GoatIn church last Sunday we took communion. As I was sitting holding the bread and wine (well, okay, the bread and juice) and thinking about the meaning of the eucharist (literally “thanksgiving”), a thought came to me that I’d like to explore a little today.

If you’ve been reading along here for a while, you’ll know that my understanding of Christ’s death on the cross has evolved significantly in recent times (see this post in particular). Specifically, I no longer buy into the notion that Jesus died to endure God’s wrath in my place – a notion I’ve come to see as little more than a Christianised version of a pagan sacrificial cult to an angry deity. Rather, I believe that Jesus died at the hands not of an angry God but of an angry mob, and that in his death he decisively demonstrated the all-enduring, all-forgiving love of God. (There is much more that I believe about Christ’s death than this, but this brief account goes some way towards explaining the core of the shift that has taken place in my understanding.)

One of the things that has shaped my thinking in this area is the work of French Christian anthropologist René Girard.

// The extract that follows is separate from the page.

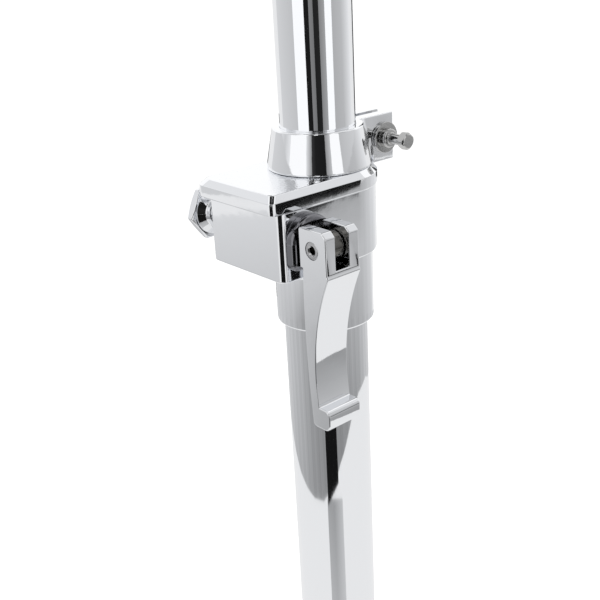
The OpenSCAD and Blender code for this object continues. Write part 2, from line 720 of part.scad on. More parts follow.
module square_nut(y_face) difference() {
  translate([-key_nut_w / 2, y_face, -key_nut_w / 2]) cube([key_nut_w, key_nut_t, key_nut_w]);
  y_rod(key_d / 2 + fit, y_face - bite, y_face + key_nut_t + bite);
}

module key_bolt() color("silver") on_axis() translate([key_x, 0, key_z])
  square_bolt(ear_width / 2, ear_width / 2 + key_nut_t + bolt_proud);

module key_washer() color("silver") on_axis() translate([key_x, 0, key_z]) difference() {
  y_rod(key_washer_d / 2, -ear_width / 2 - key_washer_t, -ear_width / 2);
  y_rod(key_d / 2 + fit, -ear_width, 0);
}

module key_nut() color("silver") on_axis() translate([key_x, 0, key_z])
  square_nut(ear_width / 2);

module upper_tube() color("silver") on_axis()
  pipe(upper_r, upper_r - upper_wall, upper_hidden + upper_top - lock_z, lock_z - upper_hidden);

// Socket on the upper tube, slotted above it and closed by a wing bolt through two ears
module upper_socket() color("silver") on_axis() difference() {
  union() {
    translate([0, 0, socket_z]) cylinder(r = socket_r, h = socket_h);
    translate([0, -socket_ear_w / 2, socket_top - socket_ear_h])
      cube([socket_r + socket_ear, socket_ear_w, socket_ear_h]);
  }
  translate([0, 0, socket_z - bite]) cylinder(r = upper_r, h = socket_h + 2 * bite);
  translate([0, -socket_slot / 2, upper_top])
    cube([socket_r + socket_ear + bite, socket_slot, socket_top - upper_top + bite]);
  translate([socket_key_x, 0, socket_bolt_z])
    y_rod(wing_screw_d / 2 + fit, -socket_ear_w, socket_ear_w);
}

// Plastic bush in the socket, standing on the upper tube's end
module socket_bush() color("#1c1c1c") on_axis() difference() {
  pipe(upper_r, top_r + tube_play, socket_top - upper_top, upper_top);
  translate([0, -socket_slot / 2, upper_top - bite])
    cube([2 * upper_r, socket_slot, socket_h]);
}

// Wing bolt through the ears; its wings stand off on a neck
module socket_wing_bolt() color("silver") on_axis()
  translate([socket_key_x, 0, socket_bolt_z]) {
    y_rod(wing_screw_d / 2, -socket_wing_y, socket_ear_w / 2 + socket_nut_t + bolt_proud);
    y_rod(wing_hub_d / 2, -socket_wing_y, -socket_ear_w / 2 - rest_gap);
    translate([0, -socket_wing_y, 0]) rotate([90, 0, 0]) wings(0);
  }

module socket_nut() color("silver") on_axis() translate([socket_key_x, 0, socket_bolt_z])
  difference() {
    translate([0, socket_ear_w / 2, 0]) rotate([-90, 0, 0])
      cylinder(d = socket_nut_flats / cos(30), h = socket_nut_t, $fn = 6);
    y_rod(wing_screw_d / 2 + fit, 0, socket_ear_w);
  }

// Places its children round the axis, turned so that the second lock's ears point to -X
module at_lock2() { on_axis() rotate([0, 0, 180]) children(); }

// Plain ring on the top tube that keeps its height
module second_lock() color("silver") at_lock2() difference() {
  union() {
    translate([0, 0, lock2_z]) cylinder(r = lock2_r, h = lock2_h);
    translate([0, -ear_width / 2, lock2_z]) cube([lock2_reach, ear_width, lock2_h]);
  }
  translate([0, 0, lock2_z - bite]) cylinder(r = top_r + tube_play, h = lock2_h + 2 * bite);
  translate([0, -ear_gap / 2, lock2_z - bite])
    cube([lock2_reach + bite, ear_gap, lock2_h + 2 * bite]);
  translate([lock2_key_x, 0, lock2_key_z]) y_rod(key_d / 2 + fit, -ear_width, ear_width);
}

module second_key_bolt() color("silver") at_lock2() translate([lock2_key_x, 0, lock2_key_z])
  square_bolt(ear_width / 2, ear_width / 2 + key_nut_t + bolt_proud);

module second_key_nut() color("silver") at_lock2() translate([lock2_key_x, 0, lock2_key_z])
  square_nut(ear_width / 2);

module top_tube() color("silver") on_axis()
  pipe(top_r, top_r - top_wall, top_hidden + top_end - lock2_z, lock2_z - top_hidden);

// Cap on the top tube with one upright disc
module tilter_base() color("silver") on_axis() difference() {
  union() {
    translate([0, 0, top_end - tilter_h]) cylinder(r = tilter_r, h = tilter_h + tilter_wall);
    translate([0, 0, tilter_axis]) y_rod(disc_d / 2, -disc_gap / 2 - disc_t, -disc_gap / 2);
    intersection() {
      translate([-disc_d / 2, -disc_gap / 2 - disc_t, top_end])
        cube([disc_d, disc_t, tilter_axis - top_end]);
      translate([0, 0, top_end]) cylinder(r = tilter_r, h = tilter_axis - top_end);
    }
  }
  translate([0, 0, top_end - tilter_h - bite]) cylinder(r = top_r, h = tilter_h + bite);
  translate([0, 0, tilter_axis]) y_rod(wing_screw_d / 2 + fit, -2 * disc_t, 2 * disc_t);
  translate([-disc_d, -disc_gap / 2, tilter_axis - disc_d / 2 - rest_gap])
    cube([2 * disc_d, 2 * disc_d, disc_d]);
}

// Matching disc with the boss that holds the rod
module tilter_head() color("silver") on_axis() difference() {
  union() {
    translate([0, 0, tilter_axis]) y_rod(disc_d / 2, disc_gap / 2, disc_face);
    translate([0, rod_y, tilter_axis + boss_foot])
      cylinder(d = boss_d, h = disc_d / 2 + boss_h - boss_foot);
  }
  translate([-boss_d, -boss_d, tilter_axis - disc_d])
    cube([2 * boss_d, boss_d + disc_gap / 2, 4 * disc_d]);
  translate([0, 0, tilter_axis]) y_rod(wing_screw_d / 2 + fit, -disc_t, 3 * disc_t);
  translate([0, rod_y, boss_top - rod_depth]) cylinder(d = rod_d, h = rod_depth + bite);
}

// Bolt through both discs, with a flat head in front
module tilter_bolt() color("silver") on_axis() translate([0, 0, tilter_axis]) {
  y_rod(wing_screw_d / 2, -disc_face, tilt_wing_y + wing_hub_h + bolt_proud);
  y_rod(wing_screw_d * 0.8, -disc_face - tilt_head_t, -disc_face);
}

// Wing nut on the tilter's bolt; its neck reaches to the disc
module tilter_wing_nut() color("silver") on_axis() translate([0, 0, tilter_axis]) {
  translate([0, tilt_wing_y, 0]) rotate([-90, 0, 0]) wings(wing_screw_d / 2 + fit);
  difference() {
    y_rod(wing_hub_d / 2, disc_face + rest_gap, tilt_wing_y);
    y_rod(wing_screw_d / 2 + fit, 0, tilt_wing_y + bite);
  }
}

// Rod with a plain tip that finds the nut's thread
module cymbal_rod() color("silver") on_axis() translate([0, rod_y, boss_top]) {
  translate([0, 0, -rod_depth]) cylinder(d = rod_d, h = rod_depth + tip_z - tip_taper);
  translate([0, 0, tip_z - tip_taper]) cylinder(d1 = rod_d, d2 = tip_d, h = tip_taper);
  translate([0, 0, tip_z]) cylinder(d = tip_d, h = tip_len);
}

module cup_washer() color("silver") on_axis() translate([0, rod_y, cup_z]) difference() {
  cylinder(d = cup_d, h = cup_t);
  translate([0, 0, -bite]) cylinder(r = rod_d / 2 + fit, h = cup_t + 2 * bite);
}

// Plastic sleeve that the cymbal's hole sits on
module cymbal_sleeve() color("#1c1c1c") on_axis() translate([0, rod_y, sleeve_z]) difference() {
  union() {
    cylinder(d = cymbal_sleeve_d + 2 * flange_w, h = sleeve_flange_t);
    cylinder(d = cymbal_sleeve_d, h = sleeve_flange_t + cymbal_sleeve_len);
  }
  translate([0, 0, -bite]) cylinder(r = rod_d / 2 + fit, h = cymbal_sleeve_len + 4 * bite);
}

// Felt washer with a crowned rim
module felt(h) difference() {
  union() {
    for (top = [0, 1]) translate([0, 0, top * h]) mirror([0, 0, top]) {
      cylinder(d1 = felt_d - 2 * h * felt_crown, d2 = felt_d, h = h * felt_crown);
      translate([0, 0, h * felt_crown]) cylinder(d = felt_d, h = h / 2 - h * felt_crown);
    }
  }
  translate([0, 0, -bite]) cylinder(r = cymbal_sleeve_d / 2 + fit, h = h + 2 * bite);
}

module lower_felt() color("#4a4a4a") on_axis() translate([0, rod_y, felt_z]) felt(felt_low_t);

module upper_felt() color("#4a4a4a") on_axis() translate([0, rod_y, felt_up_z]) felt(felt_up_t);

module top_washer() color("silver") on_axis() translate([0, rod_y, top_washer_z]) difference() {
  cylinder(d = top_washer_d, h = top_washer_t);
  translate([0, 0, -bite]) cylinder(r = cymbal_sleeve_d / 2 + fit, h = top_washer_t + 2 * bite);
}

module top_wing_nut() color("silver") on_axis() translate([0, rod_y, top_nut_z])
  wings(rod_d / 2 + fit);

lower_tube();
tube_plug();
leg_hub();
hub_pins();
leg_bars(1);  // leg_bars_1
leg_bars(2);  // leg_bars_2
leg_bars(3);  // leg_bars_3
leg_rivets(1);  // leg_rivets_1
leg_rivets(2);  // leg_rivets_2
leg_rivets(3);  // leg_rivets_3
rubber_foot(1);  // rubber_foot_1
rubber_foot(2);  // rubber_foot_2
rubber_foot(3);  // rubber_foot_3
brace_links(1);  // brace_links_1
brace_links(2);  // brace_links_2
brace_links(3);  // brace_links_3
leg_collar();
collar_bush();
collar_pins();
collar_wing_screw();
clamp_sleeve();
clamp_block();
clamp_shoes();
top_plate();
guide_bush();
cam_saddle();
cross_bolt();
lever_pin();
clamp_lever();
hand_nut();
nut_washer();
memory_lock();
key_bolt();
key_washer();
key_nut();
upper_tube();
upper_socket();
socket_bush();
socket_wing_bolt();
socket_nut();
second_lock();
second_key_bolt();
second_key_nut();
top_tube();
tilter_base();
tilter_head();
tilter_bolt();
tilter_wing_nut();
cymbal_rod();
cup_washer();
cymbal_sleeve();
lower_felt();
upper_felt();
top_washer();
top_wing_nut();
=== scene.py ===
"""Looks of the cymbal stand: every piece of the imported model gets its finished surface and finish."""

import math

import bmesh
import bpy
from mathutils import Matrix, Vector


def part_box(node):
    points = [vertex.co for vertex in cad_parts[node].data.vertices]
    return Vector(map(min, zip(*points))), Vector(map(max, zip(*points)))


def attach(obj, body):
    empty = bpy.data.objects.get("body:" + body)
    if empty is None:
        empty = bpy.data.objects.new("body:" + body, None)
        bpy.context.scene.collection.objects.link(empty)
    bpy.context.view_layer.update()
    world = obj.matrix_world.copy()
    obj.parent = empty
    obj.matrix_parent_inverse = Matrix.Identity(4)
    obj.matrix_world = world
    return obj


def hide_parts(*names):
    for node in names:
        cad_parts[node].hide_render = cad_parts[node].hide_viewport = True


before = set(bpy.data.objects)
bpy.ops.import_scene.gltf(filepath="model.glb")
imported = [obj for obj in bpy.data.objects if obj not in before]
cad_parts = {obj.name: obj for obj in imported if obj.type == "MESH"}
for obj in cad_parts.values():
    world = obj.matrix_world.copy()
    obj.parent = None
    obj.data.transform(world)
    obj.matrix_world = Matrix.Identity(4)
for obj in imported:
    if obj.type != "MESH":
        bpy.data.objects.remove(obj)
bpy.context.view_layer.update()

# Lower tube
# Drawn steel tube, 35 mm outside, polished and chrome plated. Its lower end stands in the
# hub over a rubber plug, and its upper end is pressed into the sleeve of the main clamp.
MM = 0.001


def feed(tree, socket, source):
    """Gives an input a value, or wires an output to it: a node stands for its first output."""
    if isinstance(source, bpy.types.Node):
        source = source.outputs[0]
    if isinstance(source, bpy.types.NodeSocket):
        tree.links.new(source, socket)
    else:
        socket.default_value = source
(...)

Girard has written many books in his ninety plus years of life, and one of his central themes is the foundational role of scapegoating in human culture. An essential thesis of his is that human societies typically form, cohere and sustain themselves by identifying an enemy “other” who is then blamed for various evils and sacrificed (whether literally or metaphorically). In sacrificing a victim (which may, in practice, be an individual or a group) in this way, cultures are able to unite against a perceived common enemy and purge themselves of evil. (There is much more to Girard’s understanding of the foundations of culture and religion, but this will do as a basic introduction.)

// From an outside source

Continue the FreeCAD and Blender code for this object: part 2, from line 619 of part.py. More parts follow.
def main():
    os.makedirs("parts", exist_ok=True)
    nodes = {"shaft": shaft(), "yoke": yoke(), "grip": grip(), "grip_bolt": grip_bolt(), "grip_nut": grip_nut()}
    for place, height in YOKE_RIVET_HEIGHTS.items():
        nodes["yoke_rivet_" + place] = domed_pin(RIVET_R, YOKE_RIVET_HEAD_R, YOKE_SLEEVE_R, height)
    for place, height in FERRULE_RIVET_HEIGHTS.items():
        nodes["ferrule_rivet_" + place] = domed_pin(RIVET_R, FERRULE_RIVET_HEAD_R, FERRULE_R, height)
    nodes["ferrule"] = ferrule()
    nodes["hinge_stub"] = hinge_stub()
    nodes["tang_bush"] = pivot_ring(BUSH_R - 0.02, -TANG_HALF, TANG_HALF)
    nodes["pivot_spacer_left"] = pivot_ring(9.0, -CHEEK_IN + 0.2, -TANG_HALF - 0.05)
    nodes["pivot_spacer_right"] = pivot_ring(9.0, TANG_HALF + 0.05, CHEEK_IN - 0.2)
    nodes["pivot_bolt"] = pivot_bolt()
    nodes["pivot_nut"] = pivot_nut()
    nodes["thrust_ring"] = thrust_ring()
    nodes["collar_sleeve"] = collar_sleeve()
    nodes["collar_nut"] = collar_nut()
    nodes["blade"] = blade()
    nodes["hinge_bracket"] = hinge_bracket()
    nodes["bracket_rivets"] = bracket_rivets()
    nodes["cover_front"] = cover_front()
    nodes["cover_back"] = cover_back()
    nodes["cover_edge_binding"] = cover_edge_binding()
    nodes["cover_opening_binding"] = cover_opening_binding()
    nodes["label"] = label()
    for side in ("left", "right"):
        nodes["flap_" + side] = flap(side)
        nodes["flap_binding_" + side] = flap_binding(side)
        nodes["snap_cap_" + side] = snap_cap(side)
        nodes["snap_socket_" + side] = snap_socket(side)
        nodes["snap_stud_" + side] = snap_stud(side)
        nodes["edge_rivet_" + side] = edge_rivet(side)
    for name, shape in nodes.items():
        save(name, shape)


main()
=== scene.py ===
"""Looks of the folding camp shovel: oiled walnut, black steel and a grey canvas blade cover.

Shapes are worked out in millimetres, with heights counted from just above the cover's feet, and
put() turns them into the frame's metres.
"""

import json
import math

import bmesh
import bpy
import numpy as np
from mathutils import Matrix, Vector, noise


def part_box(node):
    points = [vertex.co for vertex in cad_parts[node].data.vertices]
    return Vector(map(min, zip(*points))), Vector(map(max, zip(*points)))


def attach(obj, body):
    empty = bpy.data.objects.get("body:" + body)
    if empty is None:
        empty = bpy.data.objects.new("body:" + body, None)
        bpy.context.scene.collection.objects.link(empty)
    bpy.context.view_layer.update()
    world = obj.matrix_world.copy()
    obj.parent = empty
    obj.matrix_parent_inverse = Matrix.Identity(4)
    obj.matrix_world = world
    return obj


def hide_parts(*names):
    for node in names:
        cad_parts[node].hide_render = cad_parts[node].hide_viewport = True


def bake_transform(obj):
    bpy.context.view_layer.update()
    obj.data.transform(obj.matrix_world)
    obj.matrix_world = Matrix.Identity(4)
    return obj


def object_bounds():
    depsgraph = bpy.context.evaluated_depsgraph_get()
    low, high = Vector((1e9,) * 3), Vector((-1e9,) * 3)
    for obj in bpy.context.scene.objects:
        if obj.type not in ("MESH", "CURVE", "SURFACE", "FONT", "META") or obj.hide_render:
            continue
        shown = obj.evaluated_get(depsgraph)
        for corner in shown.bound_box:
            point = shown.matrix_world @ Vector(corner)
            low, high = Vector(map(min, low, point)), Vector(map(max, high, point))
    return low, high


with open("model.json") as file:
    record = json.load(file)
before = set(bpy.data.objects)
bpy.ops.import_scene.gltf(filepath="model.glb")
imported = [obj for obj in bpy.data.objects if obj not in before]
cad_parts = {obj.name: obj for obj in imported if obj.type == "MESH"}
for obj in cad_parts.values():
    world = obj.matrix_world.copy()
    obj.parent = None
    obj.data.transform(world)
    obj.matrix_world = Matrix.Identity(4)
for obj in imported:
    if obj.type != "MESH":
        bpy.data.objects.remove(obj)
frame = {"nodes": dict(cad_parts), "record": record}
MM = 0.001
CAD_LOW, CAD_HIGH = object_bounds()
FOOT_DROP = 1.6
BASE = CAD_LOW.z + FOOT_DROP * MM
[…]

It seems clear to me that, in his death, Jesus functioned as a scapegoat. The High Priest Caiaphas understood that it was better for one man to die for the people than for the whole nation to perish, while Pilate and his Roman cohorts undoubtedly saw Jesus’ death, at least in part, as a way to assuage an angry mob and thus defuse a highly charged atmosphere that was dangerously close to veering into open revolt. When we stand back and take a dispassionate look at the events surrounding Jesus’ death, then, it’s not difficult to discern this scapegoating dynamic. And, in discerning it, it’s not difficult to name it and condemn it as evil.

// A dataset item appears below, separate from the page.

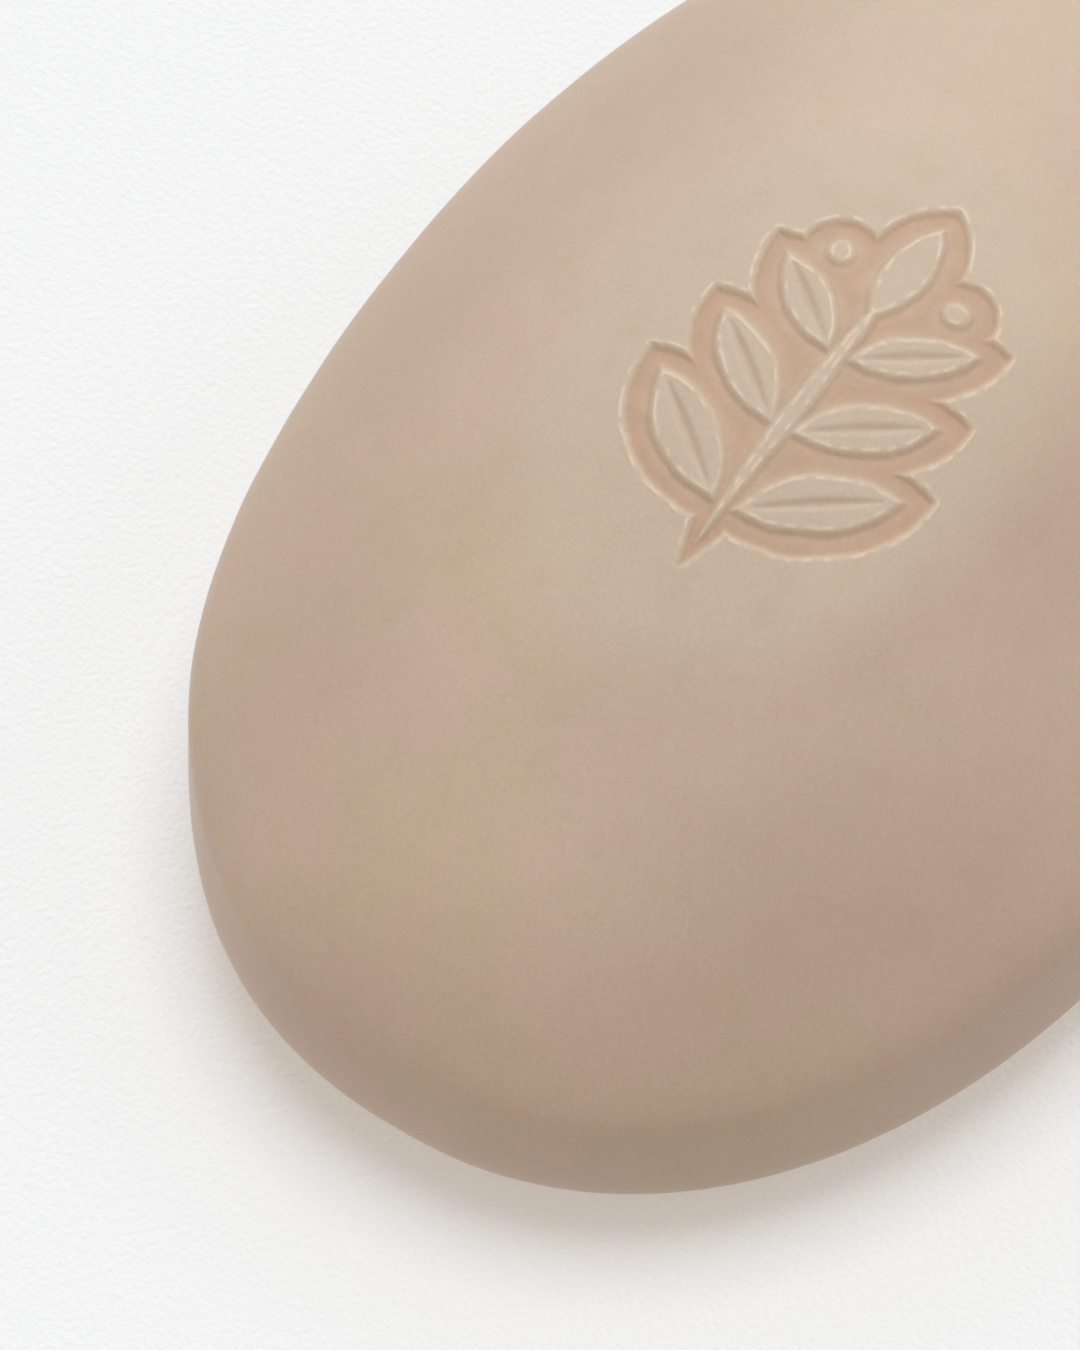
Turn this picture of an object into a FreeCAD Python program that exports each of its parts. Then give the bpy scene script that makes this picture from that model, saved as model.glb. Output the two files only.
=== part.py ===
# An oval bar of toilet soap, pressed between two dies, lying on its flat underside.
# One solid: an oval blank that is widest at the plane where the dies met, with a
# domed top, round shoulders and heels, and a leaf sprig pressed into the top. The
# sprig's leaves, stem and berries are left standing at the level of the dome.
# X runs along the bar, Z is up, and the origin is at the centre of the underside.

import FreeCAD, Part
import math
import os
import Sketcher
from FreeCAD import Vector

NODE = "soap_bar"
START, END, CENTRE = range(1, 4)
ORIGIN, X_AXIS, Y_AXIS = -1, -1, -2

SIZES = [
    ("bar_length", 95.0, "overall length of the oval"),
    ("bar_width", 63.4, "overall width of the oval"),
    ("end_radius", 28.0, "plan radius of the two round ends"),
    ("base_depth", 13.1, "underside to the plane where the dies met"),
    ("shoulder_height", 3.8, "that plane to the rim of the dome"),
    ("dome_rise", 10.9, "rise of the dome above its rim"),
    ("top_draft", 16.0, "draft of the wall above the dies' plane, degrees"),
    ("base_draft", 2.5, "draft of the wall below the dies' plane, degrees"),
    ("middle_round", 12.0, "rounding of the wall at the dies' plane"),
    ("shoulder_round", 4.0, "rounding where the wall meets the dome"),
    ("heel_round", 9.0, "rounding where the wall meets the underside"),
    ("stamp_depth", 0.4, "depth of the pressed floor, square to the dome"),
    ("stamp_margin", 1.5, "width of the pressed floor round each raised shape"),
    ("tip_margin", 1.7, "how far that floor reaches past a leaf's point"),
    ("stem_length", 21.4, "length of the sprig's stem"),
    ("stem_width", 1.4, "width of the stem at its middle"),
    ("stem_middle", -3.0, "place of the stem's middle along the bar"),
    ("tip_length", 8.2, "length of the leaf at the end of the stem"),
    ("tip_middle", 9.0, "place of that leaf's middle along the bar"),
    ("leaf_length", 10.4, "length of each leaf of the pair nearest the foot"),
    ("leaf_shrink", 0.88, "length of a leaf as a share of the one before it"),
    ("leaf_slimness", 0.38, "width of a leaf as a share of its length"),
    ("leaf_pitch", 6.2, "distance between pairs of leaves along the stem"),
    ("leaf_start", -10.8, "place of the first pair's stalks along the bar"),
    ("leaf_gap", 0.6, "distance from the stem's middle line to a leaf's stalk"),
    ("leaf_angle", 52.0, "angle between the stem and a leaf, degrees"),
    ("rib_width", 0.55, "width of the pressed rib along a leaf's middle"),
    ("rib_share", 0.72, "length of that rib as a share of the leaf's"),
    ("berry_radius", 0.9, "radius of the berries"),
    ("berry_place", 8.2, "place of the berries along the bar"),
    ("berry_spread", 4.2, "distance of each berry from the stem's middle line"),
    ("press_clear", 3.0, "how far the cutting shapes reach past the bar"),
]
PAIRS = 3
SAME = 0.01


# The sheet of driving sizes

doc = FreeCAD.newDocument("soap")
sheet = doc.addObject("Spreadsheet::Sheet", "Sizes")
for row, (alias, value, meaning) in enumerate(SIZES, start=1):
    sheet.set("A%d" % row, alias)
    sheet.set("B%d" % row, str(value))
    sheet.setAlias("B%d" % row, alias)
    sheet.set("C%d" % row, meaning)
doc.recompute()


def dome_radius(span, rise):
    """Radius of an arc that rises by so much over a chord, for the sheet's language."""
    return "((%s / 2)^2 + %s^2) / (2 * %s)" % (span, rise, rise)


THICKNESS = "(Sizes.base_depth + Sizes.shoulder_height + Sizes.dome_rise)"
REACH = "Sizes.bar_width / 2 + Sizes.press_clear"
ALONG = dome_radius("Sizes.bar_length", "Sizes.dome_rise")
ACROSS = dome_radius("Sizes.bar_width", "Sizes.dome_rise")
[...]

But here’s what I thought as I pondered communion the other day: I wonder whether, as Christians, we aren’t sometimes guilty of continuing to treat Jesus as a scapegoat.

Let me explain.

We often go through our lives believing that our primary spiritual problem is sin, by which we mean wrongdoing of various kinds. We believe sin is a problem because it somehow separates us from fellowship with God, and because, if not forgiven, it will land us in hell. And the way we believe sin is dealt with is for us to accept that Jesus took God’s punishment for our sin on our behalf, thus breaking its curse over our lives.

Starting from this kind of schema, it’s a short step to begin to see Jesus’ death as a mechanism by which we systematically expunge our sin by dumping it on Jesus so that we can continue to go about the business of our lives unhindered by guilt. Communion in particular can become little more than a regular routine by which we purge ourselves of the sin that has accumulated since last time we partook of it.

If this is so, how is this different from the ancient Hebrew people symbolically placing their sin on a goat and driving it out into the desert? And here’s the thing: Jesus came to do away with the sacrificial system of scapegoats, temple offerings and all the rest of it.

Now, I’m not saying that there is no element of regular guilt removal in celebrating the eucharist. But there is so much more than that: there is, above all, fellowship (which is what communion means) with Christ in his life and death; and there is the ingestion of Jesus’ very flesh and blood, representing the brokenness we (humanity as a whole) inflicted on his body and the blood he freely poured out in forgiveness.

When we reduce Jesus’ death and the sacrament by which we remember it (the eucharist) to a simple ritual of sin removal, I fear we might be making Jesus into a scapegoat – which is to say forcing him back into the very mould he came to shatter.